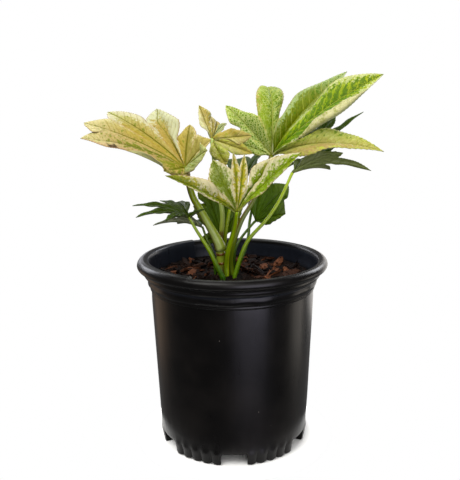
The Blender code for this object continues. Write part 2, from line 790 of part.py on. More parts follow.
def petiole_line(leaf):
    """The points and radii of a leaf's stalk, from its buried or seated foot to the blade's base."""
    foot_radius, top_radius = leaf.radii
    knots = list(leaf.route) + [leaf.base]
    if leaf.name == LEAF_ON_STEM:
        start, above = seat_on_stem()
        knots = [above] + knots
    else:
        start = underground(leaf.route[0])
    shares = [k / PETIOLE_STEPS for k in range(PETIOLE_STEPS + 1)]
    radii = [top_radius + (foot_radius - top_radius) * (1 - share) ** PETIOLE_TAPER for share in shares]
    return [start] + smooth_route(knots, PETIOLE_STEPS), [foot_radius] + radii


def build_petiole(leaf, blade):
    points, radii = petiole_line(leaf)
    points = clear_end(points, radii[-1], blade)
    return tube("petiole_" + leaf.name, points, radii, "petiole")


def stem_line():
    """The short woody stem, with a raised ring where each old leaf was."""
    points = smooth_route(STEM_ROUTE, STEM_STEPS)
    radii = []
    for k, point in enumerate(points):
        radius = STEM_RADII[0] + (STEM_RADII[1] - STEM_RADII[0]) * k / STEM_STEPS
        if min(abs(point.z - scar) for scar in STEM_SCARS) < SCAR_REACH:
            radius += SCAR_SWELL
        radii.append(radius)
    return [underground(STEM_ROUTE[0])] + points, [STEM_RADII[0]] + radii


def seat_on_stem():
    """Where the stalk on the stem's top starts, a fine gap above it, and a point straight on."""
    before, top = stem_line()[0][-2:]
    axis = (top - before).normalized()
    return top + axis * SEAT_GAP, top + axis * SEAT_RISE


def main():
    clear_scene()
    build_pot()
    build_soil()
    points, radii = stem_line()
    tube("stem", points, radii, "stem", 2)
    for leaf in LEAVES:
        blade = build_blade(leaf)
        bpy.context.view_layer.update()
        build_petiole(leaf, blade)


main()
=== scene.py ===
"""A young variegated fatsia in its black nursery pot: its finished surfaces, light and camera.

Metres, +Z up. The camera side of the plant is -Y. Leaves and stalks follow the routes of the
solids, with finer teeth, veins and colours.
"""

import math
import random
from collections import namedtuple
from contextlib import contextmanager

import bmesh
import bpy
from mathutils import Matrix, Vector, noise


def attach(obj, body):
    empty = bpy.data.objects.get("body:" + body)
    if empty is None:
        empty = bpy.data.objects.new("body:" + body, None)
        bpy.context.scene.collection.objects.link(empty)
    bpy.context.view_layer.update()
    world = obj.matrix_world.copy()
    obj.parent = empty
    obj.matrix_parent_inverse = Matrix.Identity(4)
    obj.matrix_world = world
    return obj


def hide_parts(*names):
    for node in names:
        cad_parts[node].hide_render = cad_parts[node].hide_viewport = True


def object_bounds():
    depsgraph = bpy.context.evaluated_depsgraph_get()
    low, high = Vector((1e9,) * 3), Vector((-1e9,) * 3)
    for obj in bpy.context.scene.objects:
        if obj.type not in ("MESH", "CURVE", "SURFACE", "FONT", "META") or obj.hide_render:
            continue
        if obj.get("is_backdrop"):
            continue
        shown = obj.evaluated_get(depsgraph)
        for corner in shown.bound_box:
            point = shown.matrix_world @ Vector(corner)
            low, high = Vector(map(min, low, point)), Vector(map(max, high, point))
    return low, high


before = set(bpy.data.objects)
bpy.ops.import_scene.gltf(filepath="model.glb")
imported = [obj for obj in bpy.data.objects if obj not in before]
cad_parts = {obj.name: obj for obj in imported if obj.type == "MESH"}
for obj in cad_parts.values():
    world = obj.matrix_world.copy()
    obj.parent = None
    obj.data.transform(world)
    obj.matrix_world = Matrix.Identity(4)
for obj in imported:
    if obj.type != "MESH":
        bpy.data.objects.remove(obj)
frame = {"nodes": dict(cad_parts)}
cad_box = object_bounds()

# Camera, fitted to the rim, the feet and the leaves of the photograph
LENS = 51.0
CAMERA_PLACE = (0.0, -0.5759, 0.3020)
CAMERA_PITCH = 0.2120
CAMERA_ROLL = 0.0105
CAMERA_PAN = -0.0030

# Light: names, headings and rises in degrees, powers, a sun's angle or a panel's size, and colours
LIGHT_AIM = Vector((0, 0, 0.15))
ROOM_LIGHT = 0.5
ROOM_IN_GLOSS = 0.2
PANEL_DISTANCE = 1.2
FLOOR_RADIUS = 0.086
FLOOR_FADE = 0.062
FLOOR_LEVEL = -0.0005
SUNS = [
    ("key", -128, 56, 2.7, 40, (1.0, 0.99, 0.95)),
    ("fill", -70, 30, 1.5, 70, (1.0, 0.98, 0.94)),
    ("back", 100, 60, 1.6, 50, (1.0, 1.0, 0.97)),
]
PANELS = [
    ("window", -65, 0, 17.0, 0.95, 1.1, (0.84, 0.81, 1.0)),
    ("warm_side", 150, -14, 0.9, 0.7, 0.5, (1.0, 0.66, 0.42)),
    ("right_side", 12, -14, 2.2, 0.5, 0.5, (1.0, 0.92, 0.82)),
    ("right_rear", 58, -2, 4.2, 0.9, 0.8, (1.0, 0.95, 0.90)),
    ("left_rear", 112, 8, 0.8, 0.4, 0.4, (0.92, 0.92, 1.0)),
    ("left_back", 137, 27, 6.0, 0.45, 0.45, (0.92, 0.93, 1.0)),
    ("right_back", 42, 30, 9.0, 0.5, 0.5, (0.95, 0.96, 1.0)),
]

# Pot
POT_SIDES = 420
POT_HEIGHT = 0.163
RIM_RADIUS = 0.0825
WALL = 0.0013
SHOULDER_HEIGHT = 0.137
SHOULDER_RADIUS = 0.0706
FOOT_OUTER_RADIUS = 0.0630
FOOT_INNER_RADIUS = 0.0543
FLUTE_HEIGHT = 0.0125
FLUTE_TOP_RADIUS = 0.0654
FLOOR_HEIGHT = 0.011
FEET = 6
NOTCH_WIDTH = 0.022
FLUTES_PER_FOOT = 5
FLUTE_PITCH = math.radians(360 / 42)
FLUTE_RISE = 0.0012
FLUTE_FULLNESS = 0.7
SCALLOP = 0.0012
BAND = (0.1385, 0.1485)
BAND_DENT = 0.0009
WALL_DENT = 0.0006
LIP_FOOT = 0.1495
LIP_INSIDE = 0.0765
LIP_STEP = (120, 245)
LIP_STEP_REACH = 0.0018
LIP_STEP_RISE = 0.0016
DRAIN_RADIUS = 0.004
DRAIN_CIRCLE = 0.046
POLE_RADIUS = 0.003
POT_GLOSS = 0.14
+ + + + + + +
[Problem to work on]
Exactly the lines from the one holding "before, top = stem_line()[0][-2:]" through the one holding "before = set(bpy.data.objects)" should be printed, ends included.

[Complete answer]
    before, top = stem_line()[0][-2:]
    axis = (top - before).normalized()
    return top + axis * SEAT_GAP, top + axis * SEAT_RISE


def main():
    clear_scene()
    build_pot()
    build_soil()
    points, radii = stem_line()
    tube("stem", points, radii, "stem", 2)
    for leaf in LEAVES:
        blade = build_blade(leaf)
        bpy.context.view_layer.update()
        build_petiole(leaf, blade)


main()
=== scene.py ===
"""A young variegated fatsia in its black nursery pot: its finished surfaces, light and camera.

Metres, +Z up. The camera side of the plant is -Y. Leaves and stalks follow the routes of the
solids, with finer teeth, veins and colours.
"""

import math
import random
from collections import namedtuple
from contextlib import contextmanager

import bmesh
import bpy
from mathutils import Matrix, Vector, noise


def attach(obj, body):
    empty = bpy.data.objects.get("body:" + body)
    if empty is None:
        empty = bpy.data.objects.new("body:" + body, None)
        bpy.context.scene.collection.objects.link(empty)
    bpy.context.view_layer.update()
    world = obj.matrix_world.copy()
    obj.parent = empty
    obj.matrix_parent_inverse = Matrix.Identity(4)
    obj.matrix_world = world
    return obj


def hide_parts(*names):
    for node in names:
        cad_parts[node].hide_render = cad_parts[node].hide_viewport = True


def object_bounds():
    depsgraph = bpy.context.evaluated_depsgraph_get()
    low, high = Vector((1e9,) * 3), Vector((-1e9,) * 3)
    for obj in bpy.context.scene.objects:
        if obj.type not in ("MESH", "CURVE", "SURFACE", "FONT", "META") or obj.hide_render:
            continue
        if obj.get("is_backdrop"):
            continue
        shown = obj.evaluated_get(depsgraph)
        for corner in shown.bound_box:
            point = shown.matrix_world @ Vector(corner)
            low, high = Vector(map(min, low, point)), Vector(map(max, high, point))
    return low, high


before = set(bpy.data.objects)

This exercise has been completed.